In its Victorian heyday, the site not only offered the Dyke Hotel — built around 1831 — but also an adventure park with fairground attractions occupying much of the interior of the Iron Age hillfort. Thrillseekers could ride a rollercoaster or even traverse the Devil’s Dyke in a metal cage on an aerial ropeway suspended between pylons on either side of the valley. Some traces of these attractions can still be seen on the lidar images.

Wartime relics

The remains of the WW1 camp at Shoreham visible as earthworks in the 1940s. Photo: Historic England Archive (RAF Photography)

The remains of an important First World War training camp at Shoreham survived as earthworks into the 1940s and are recorded on Second World War RAF aerial photographs. Numerous practice trenches were constructed in and around the huts. Nevertheless, the bulk of training earthworks were dug to the north of the camp, where traces remain in the landscape. The most imposing of these were on the southern slope of Thundersbarrow Hill, where two opposing trench systems including front lines, support lines and communication trenches, were constructed over a length of almost 300m.

Many of the training earthworks at Shoreham were reinstated during the Second World War, for both training and defensive purposes. In 1940, Brighton and the adjacent coastline were considered a possible landing area for a German invasion, and defences were established at strategic strongpoints including the Devil’s Dyke hillfort. The area’s chalk upland eventually became a training ground and staging post for the D-Day invasions in 1944, after the tables had turned.
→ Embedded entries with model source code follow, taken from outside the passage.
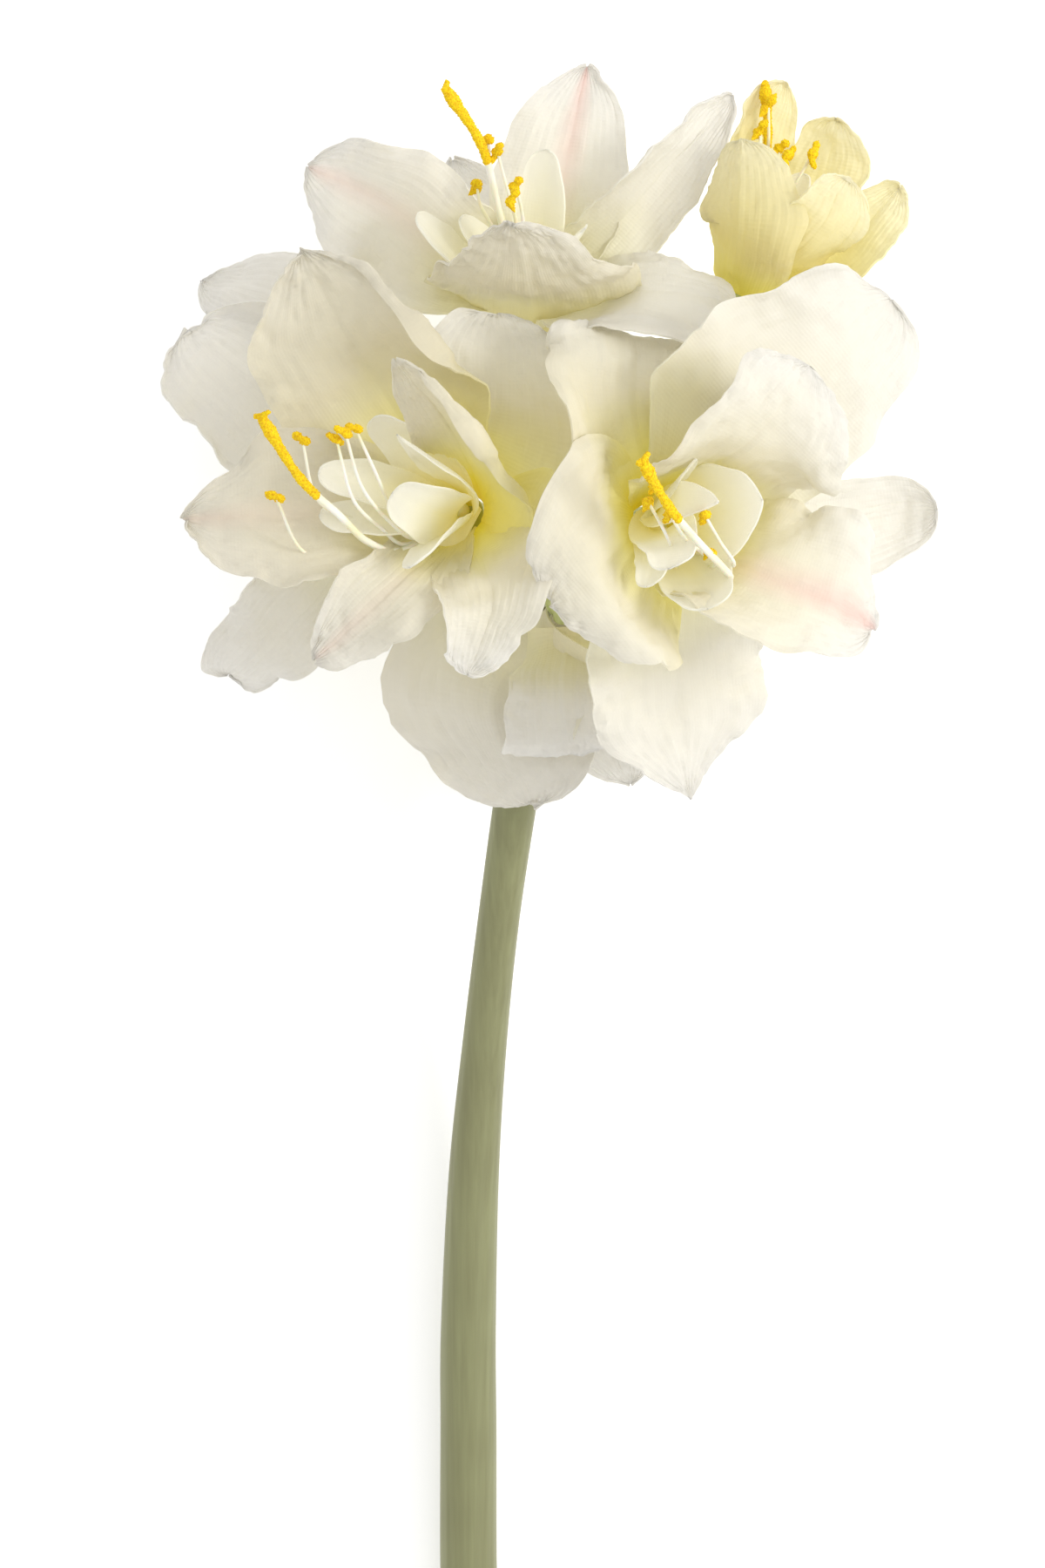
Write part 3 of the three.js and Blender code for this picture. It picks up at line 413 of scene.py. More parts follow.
underleftFlower = {
    "name": "underleft", "throat": (-49, 28, -35), "axis": (-0.75, 0.05, -0.66), "ring": 7, "flare": 20,
    "petals": [
        {"mid": (-82, 91, -34), "tip": (-118, 107, -42), "half": 30, "face": (-0.3, -0.2, -0.9), "point": 0.6,
         "lead": 0.35, "ruffle": 2.2, "phase": 1.2, "warm": 0.2},
        {"mid": (-87, 59, -14), "tip": (-122, 88, -20), "half": 29, "face": (-0.3, -0.2, -0.9), "blunt": 4,
         "point": 0.4, "roll": (-60, -60), "rollFrom": 0.75, "ruffle": 2.8, "phase": 2.6, "warm": 0.2},
        {"mid": (-82, -8, -18), "tip": (-113, -44, -26), "half": 18, "face": (-0.3, 0, -0.9), "point": 0.4,
         "tipTurn": 70, "scallop": 0.16, "ruffle": 8, "waves": 2.4, "phase": 1.1, "warm": 0.2},
        {"mid": (-92, 24, -55), "tip": (-112, 19, -84.7), "half": 26, "warm": 0.2},
        {"mid": (-64, 71, -56), "tip": (-83, 90, -81.2), "half": 26, "warm": 0.2},
        {"mid": (-61, -7, -56), "tip": (-72, -26, -80), "half": 26, "warm": 0.2},
    ],
    "small": [],
    "stamens": [  # the style first
        ((-60, 29, -45), (-76, 32, -52), (-92, 36, -54), (-104, 42, -54)),
        ((-60, 31, -45), (-72, 38, -54), (-82, 46, -58), (-90, 52, -60)),
        ((-60, 27, -45), (-74, 20, -54), (-84, 14, -56), (-92, 8, -56)),
        ((-60, 29, -47), (-70, 30, -58), (-80, 34, -65), (-88, 38, -68)),
        ((-59, 26, -46), (-68, 18, -58), (-76, 10, -64), (-82, 2, -66)),
        ((-61, 30, -43), (-76, 28, -46), (-90, 24, -46), (-100, 20, -44)),
    ],
}

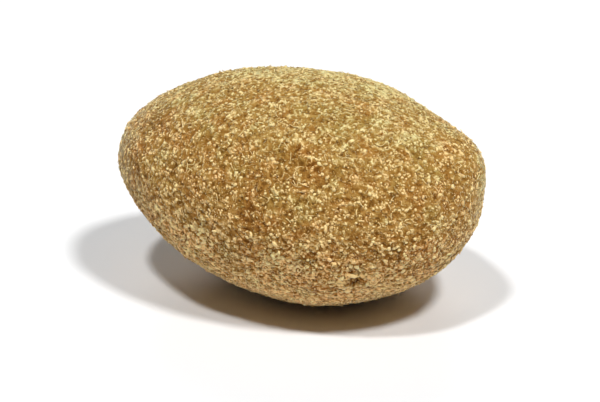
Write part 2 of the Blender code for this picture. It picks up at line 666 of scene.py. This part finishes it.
class Skin:
    """The finished coat as a surface on which grains are strewn."""

    TRIES = 4

    def __init__(self):
        mesh = bpy.data.objects[COAT].data
        mesh.calc_loop_triangles()
        self.corners = read(mesh.loop_triangles, "vertices", 3, np.int32)
        self.points = read(mesh.vertices, "co", 3).astype(float)
        self.normals = read(mesh.vertex_normals, "vector", 3).astype(float)
        self.thin = read(mesh.attributes["thin"].data, "value", 1)
        self.relief = read(mesh.attributes["relief"].data, "value", 1)
        a, b, c = (self.points[self.corners[:, k]] for k in range(3))
        area = np.linalg.norm(np.cross(b - a, c - a), axis=1)
        self.share = area / area.sum()

    def strew(self, count, rng, thin_and_shaded_wish, relief_wish):
        """Points and normals for this many grains, with more of them where the wishes are met."""
        tries = count * self.TRIES
        face = rng.choice(len(self.share), tries, p=self.share)
        weight = rng.dirichlet((1.0, 1.0, 1.0), tries)
        corner = self.corners[face]
        point = (self.points[corner] * weight[:, :, None]).sum(axis=1)
        normal = (self.normals[corner] * weight[:, :, None]).sum(axis=1)
        normal /= np.linalg.norm(normal, axis=1)[:, None]
        thin = (self.thin[corner] * weight).sum(axis=1)
        relief = (self.relief[corner] * weight).sum(axis=1)
        wish = 0.5 + thin_and_shaded_wish * (thin - 0.3) + relief_wish * relief
        keep = rng.random(tries) < np.clip(wish, 0.04, 1.0)
        keep &= point[:, 2] > LOWEST_GRAIN
        kept = np.flatnonzero(keep)[:count]
        return point[kept], normal[kept]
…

Bren gun carriers on patrol in the South Downs due to invasion fears in August 1940. Photo: Imperial War Museum, © IWM H 2965

Downs from Above is a project from the Changing Chalk partnership, which is led by the National Trust and supported by a National Lottery Heritage Fund grant and funding from People’s Postcode Lottery. The partnership aims to engage communities as active participants in the discovery, interpretation and celebration of the cultural heritage of the Downs.